= TASK INSTRUCTIONS =
Give the data again exactly, from its opening line through the line in which "pad_mark_t = 0.1; // [0.05:0.05:0.2]" appears.
......
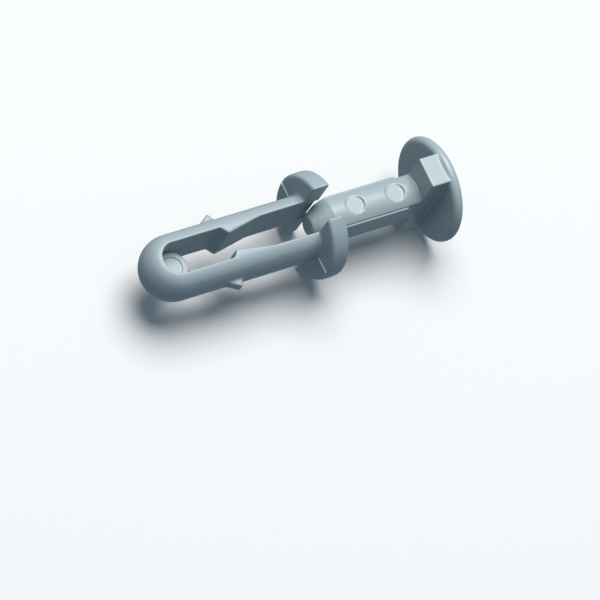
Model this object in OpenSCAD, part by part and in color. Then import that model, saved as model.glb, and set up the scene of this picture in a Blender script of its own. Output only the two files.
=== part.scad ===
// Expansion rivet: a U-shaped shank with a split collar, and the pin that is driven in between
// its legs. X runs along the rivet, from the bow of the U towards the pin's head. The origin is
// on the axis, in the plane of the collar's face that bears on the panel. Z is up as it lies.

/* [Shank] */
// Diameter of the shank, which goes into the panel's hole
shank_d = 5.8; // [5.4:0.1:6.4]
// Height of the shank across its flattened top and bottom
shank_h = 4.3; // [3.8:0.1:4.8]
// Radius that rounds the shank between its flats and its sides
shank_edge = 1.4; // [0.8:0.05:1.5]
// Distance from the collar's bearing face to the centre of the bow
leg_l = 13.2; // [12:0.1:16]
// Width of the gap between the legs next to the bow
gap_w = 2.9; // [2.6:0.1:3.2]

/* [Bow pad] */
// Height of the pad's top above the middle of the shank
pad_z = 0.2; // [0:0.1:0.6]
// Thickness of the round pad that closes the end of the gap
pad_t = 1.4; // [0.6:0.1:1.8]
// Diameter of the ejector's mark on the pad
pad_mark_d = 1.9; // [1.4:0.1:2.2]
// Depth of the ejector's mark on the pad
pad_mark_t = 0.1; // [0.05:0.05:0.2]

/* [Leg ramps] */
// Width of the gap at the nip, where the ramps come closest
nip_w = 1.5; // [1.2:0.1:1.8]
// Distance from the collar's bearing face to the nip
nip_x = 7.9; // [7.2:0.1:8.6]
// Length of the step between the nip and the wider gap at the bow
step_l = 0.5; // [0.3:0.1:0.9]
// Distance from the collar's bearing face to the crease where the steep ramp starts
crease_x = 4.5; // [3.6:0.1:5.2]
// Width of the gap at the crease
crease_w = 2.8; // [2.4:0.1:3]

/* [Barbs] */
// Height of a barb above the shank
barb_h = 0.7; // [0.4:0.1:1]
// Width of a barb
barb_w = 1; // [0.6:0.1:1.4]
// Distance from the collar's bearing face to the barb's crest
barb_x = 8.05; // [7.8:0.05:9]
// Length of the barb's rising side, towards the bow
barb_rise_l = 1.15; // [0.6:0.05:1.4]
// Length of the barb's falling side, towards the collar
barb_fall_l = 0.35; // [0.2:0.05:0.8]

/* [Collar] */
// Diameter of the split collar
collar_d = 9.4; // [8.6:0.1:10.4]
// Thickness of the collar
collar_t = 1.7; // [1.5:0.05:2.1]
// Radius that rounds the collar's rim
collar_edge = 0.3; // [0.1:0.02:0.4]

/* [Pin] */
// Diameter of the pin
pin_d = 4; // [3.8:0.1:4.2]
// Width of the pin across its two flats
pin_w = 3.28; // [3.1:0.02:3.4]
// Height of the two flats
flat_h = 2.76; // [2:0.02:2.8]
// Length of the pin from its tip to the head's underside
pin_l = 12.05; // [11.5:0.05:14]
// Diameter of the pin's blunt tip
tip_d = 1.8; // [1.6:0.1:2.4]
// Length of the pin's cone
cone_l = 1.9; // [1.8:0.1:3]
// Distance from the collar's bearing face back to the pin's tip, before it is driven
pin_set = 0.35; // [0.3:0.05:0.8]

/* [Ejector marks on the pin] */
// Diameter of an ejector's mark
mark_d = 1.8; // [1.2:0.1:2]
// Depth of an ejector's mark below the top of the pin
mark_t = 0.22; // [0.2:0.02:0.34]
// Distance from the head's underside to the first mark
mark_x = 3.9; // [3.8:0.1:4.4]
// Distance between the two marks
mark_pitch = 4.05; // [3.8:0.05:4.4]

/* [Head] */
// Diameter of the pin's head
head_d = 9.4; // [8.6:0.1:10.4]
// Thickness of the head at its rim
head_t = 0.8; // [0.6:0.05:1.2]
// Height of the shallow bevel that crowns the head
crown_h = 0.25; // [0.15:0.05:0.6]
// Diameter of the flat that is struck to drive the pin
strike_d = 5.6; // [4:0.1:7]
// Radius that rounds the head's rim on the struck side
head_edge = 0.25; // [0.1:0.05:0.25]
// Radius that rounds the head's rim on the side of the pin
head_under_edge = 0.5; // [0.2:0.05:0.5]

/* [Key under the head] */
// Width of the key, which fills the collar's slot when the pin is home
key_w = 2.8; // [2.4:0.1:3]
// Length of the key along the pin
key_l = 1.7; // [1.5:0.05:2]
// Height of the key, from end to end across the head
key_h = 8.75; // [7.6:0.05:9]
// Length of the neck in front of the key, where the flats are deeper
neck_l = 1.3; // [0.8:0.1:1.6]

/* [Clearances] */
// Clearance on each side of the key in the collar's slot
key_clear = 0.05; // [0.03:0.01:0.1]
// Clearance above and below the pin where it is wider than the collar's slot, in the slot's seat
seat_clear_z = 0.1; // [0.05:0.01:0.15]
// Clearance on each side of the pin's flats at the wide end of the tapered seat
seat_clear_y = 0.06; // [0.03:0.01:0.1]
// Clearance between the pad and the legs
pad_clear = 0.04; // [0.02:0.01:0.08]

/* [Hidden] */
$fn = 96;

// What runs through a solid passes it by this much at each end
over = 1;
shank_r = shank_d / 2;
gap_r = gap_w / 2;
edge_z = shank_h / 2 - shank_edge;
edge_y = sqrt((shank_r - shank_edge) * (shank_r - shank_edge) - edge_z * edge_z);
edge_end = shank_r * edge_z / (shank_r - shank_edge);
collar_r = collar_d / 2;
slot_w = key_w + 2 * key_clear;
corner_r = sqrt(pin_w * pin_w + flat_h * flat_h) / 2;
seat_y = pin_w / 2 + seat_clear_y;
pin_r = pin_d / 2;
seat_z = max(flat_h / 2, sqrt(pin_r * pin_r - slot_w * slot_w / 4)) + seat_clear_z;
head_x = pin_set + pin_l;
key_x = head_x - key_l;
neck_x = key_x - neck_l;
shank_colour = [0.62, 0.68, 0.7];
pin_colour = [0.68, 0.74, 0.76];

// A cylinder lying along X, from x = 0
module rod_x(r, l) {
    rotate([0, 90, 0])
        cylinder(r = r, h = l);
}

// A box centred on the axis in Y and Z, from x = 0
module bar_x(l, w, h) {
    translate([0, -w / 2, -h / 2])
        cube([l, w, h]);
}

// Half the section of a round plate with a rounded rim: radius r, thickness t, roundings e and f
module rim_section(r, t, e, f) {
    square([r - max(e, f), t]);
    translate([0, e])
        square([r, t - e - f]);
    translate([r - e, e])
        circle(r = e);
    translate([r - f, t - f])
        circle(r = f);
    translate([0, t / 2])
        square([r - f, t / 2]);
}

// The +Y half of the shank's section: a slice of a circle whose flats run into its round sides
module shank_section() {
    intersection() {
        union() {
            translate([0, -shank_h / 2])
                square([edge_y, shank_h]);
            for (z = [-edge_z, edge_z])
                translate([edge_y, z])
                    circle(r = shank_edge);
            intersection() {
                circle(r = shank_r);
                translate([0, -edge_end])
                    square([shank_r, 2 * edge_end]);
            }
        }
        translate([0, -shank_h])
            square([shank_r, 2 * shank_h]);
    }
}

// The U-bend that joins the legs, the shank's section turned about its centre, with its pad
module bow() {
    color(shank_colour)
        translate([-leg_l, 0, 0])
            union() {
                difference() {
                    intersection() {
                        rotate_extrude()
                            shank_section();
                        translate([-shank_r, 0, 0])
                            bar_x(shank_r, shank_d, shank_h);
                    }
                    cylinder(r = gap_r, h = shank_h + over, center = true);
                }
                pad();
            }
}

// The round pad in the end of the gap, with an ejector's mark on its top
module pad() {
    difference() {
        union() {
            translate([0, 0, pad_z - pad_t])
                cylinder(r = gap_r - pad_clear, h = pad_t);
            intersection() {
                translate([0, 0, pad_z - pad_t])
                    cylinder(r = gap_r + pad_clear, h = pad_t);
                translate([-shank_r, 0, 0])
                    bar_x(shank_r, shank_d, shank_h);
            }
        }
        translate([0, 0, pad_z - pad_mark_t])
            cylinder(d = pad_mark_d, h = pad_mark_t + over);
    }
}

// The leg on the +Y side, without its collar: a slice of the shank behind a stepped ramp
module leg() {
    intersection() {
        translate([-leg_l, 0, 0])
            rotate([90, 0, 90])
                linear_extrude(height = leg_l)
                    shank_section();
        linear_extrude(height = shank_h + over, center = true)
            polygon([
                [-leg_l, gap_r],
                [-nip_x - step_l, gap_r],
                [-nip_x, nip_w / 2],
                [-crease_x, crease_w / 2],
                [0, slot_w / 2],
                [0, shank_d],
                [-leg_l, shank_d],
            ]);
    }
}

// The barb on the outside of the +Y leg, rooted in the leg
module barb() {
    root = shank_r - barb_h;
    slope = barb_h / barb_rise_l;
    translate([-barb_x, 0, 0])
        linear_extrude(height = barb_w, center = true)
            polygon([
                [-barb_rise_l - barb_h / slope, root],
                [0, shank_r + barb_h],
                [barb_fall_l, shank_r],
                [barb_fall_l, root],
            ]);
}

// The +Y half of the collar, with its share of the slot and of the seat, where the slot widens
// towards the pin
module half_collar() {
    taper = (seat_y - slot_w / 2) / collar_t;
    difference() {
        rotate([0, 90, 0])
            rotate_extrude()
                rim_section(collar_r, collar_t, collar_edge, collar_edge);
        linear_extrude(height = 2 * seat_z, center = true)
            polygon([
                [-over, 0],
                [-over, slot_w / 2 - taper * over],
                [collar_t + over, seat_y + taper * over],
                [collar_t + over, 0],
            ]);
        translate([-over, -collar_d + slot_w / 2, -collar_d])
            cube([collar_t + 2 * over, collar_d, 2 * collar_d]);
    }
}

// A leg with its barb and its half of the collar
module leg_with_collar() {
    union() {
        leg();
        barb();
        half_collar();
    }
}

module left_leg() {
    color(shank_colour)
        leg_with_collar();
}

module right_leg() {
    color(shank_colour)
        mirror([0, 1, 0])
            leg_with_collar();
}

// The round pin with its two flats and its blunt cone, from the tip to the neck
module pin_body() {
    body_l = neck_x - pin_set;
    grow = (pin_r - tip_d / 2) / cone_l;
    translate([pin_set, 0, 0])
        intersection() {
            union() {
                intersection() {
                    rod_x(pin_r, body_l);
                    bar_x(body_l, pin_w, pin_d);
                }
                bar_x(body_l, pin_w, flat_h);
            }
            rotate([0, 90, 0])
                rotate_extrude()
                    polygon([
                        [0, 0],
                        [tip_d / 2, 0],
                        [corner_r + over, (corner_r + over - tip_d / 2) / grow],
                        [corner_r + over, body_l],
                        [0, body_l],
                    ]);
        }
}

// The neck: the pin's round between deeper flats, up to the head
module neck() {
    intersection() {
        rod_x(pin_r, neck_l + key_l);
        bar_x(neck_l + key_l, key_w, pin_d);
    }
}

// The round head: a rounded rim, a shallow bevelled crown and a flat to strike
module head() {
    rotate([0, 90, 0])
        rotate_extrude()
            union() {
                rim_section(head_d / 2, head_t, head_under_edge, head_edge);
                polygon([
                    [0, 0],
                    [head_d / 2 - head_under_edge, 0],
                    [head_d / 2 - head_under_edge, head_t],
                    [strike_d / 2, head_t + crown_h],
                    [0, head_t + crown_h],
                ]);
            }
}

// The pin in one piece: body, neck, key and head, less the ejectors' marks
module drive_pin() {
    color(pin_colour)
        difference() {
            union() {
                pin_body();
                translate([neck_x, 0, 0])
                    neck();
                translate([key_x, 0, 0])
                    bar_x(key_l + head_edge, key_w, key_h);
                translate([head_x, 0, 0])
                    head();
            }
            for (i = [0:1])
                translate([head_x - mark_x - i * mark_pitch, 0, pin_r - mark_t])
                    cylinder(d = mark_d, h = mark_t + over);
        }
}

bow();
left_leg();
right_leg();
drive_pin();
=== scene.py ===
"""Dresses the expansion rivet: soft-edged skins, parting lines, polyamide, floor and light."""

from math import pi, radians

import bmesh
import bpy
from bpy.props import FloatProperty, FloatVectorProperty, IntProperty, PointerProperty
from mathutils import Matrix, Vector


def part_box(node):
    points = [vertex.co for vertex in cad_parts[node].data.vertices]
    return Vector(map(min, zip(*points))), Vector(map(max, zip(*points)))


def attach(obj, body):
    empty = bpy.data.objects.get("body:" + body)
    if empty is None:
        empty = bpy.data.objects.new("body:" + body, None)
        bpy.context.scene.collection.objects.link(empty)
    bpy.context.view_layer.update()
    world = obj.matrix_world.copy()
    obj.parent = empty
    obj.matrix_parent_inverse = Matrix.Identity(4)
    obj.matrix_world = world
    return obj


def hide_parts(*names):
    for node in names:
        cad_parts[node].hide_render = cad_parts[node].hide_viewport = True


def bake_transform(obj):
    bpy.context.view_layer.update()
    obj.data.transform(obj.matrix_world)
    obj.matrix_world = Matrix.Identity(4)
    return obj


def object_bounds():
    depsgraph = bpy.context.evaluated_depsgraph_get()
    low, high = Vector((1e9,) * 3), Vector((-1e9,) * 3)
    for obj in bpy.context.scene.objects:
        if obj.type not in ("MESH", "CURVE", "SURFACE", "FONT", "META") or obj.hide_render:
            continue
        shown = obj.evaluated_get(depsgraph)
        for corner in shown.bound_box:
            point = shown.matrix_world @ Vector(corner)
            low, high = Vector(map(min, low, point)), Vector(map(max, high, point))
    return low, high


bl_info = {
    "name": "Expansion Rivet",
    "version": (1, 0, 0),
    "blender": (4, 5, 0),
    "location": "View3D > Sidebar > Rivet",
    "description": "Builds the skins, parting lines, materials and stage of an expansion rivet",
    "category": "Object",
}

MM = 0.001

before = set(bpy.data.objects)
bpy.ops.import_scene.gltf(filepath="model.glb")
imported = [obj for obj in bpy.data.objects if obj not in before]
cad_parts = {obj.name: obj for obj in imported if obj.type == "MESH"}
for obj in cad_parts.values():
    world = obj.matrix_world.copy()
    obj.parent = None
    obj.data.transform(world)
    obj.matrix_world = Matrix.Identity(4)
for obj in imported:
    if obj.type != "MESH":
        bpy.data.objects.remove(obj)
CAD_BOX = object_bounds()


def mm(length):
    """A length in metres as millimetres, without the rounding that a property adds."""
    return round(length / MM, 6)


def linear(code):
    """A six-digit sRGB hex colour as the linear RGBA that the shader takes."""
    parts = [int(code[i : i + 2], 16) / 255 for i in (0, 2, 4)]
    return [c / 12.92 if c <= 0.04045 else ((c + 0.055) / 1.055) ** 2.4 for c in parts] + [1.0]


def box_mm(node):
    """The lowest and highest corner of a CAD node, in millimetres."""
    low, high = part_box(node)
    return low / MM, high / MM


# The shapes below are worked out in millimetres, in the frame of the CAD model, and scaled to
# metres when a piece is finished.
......
= PROBLEM SOLUTION =
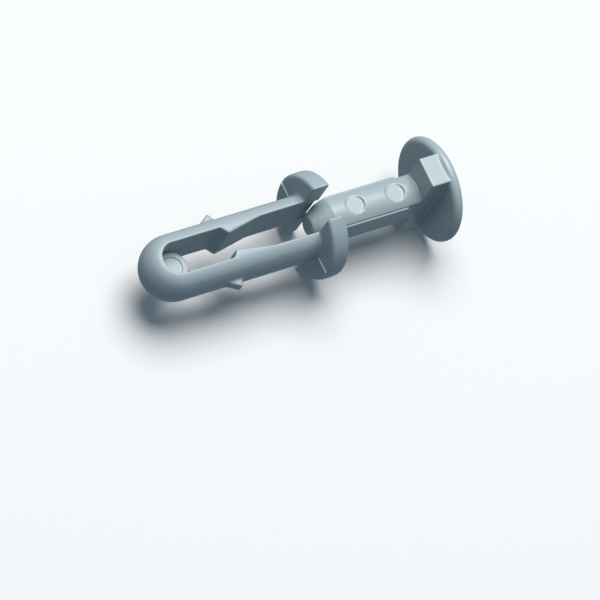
Model this object in OpenSCAD, part by part and in color. Then import that model, saved as model.glb, and set up the scene of this picture in a Blender script of its own. Output only the two files.
=== part.scad ===
// Expansion rivet: a U-shaped shank with a split collar, and the pin that is driven in between
// its legs. X runs along the rivet, from the bow of the U towards the pin's head. The origin is
// on the axis, in the plane of the collar's face that bears on the panel. Z is up as it lies.

/* [Shank] */
// Diameter of the shank, which goes into the panel's hole
shank_d = 5.8; // [5.4:0.1:6.4]
// Height of the shank across its flattened top and bottom
shank_h = 4.3; // [3.8:0.1:4.8]
// Radius that rounds the shank between its flats and its sides
shank_edge = 1.4; // [0.8:0.05:1.5]
// Distance from the collar's bearing face to the centre of the bow
leg_l = 13.2; // [12:0.1:16]
// Width of the gap between the legs next to the bow
gap_w = 2.9; // [2.6:0.1:3.2]

/* [Bow pad] */
// Height of the pad's top above the middle of the shank
pad_z = 0.2; // [0:0.1:0.6]
// Thickness of the round pad that closes the end of the gap
pad_t = 1.4; // [0.6:0.1:1.8]
// Diameter of the ejector's mark on the pad
pad_mark_d = 1.9; // [1.4:0.1:2.2]
// Depth of the ejector's mark on the pad
pad_mark_t = 0.1; // [0.05:0.05:0.2]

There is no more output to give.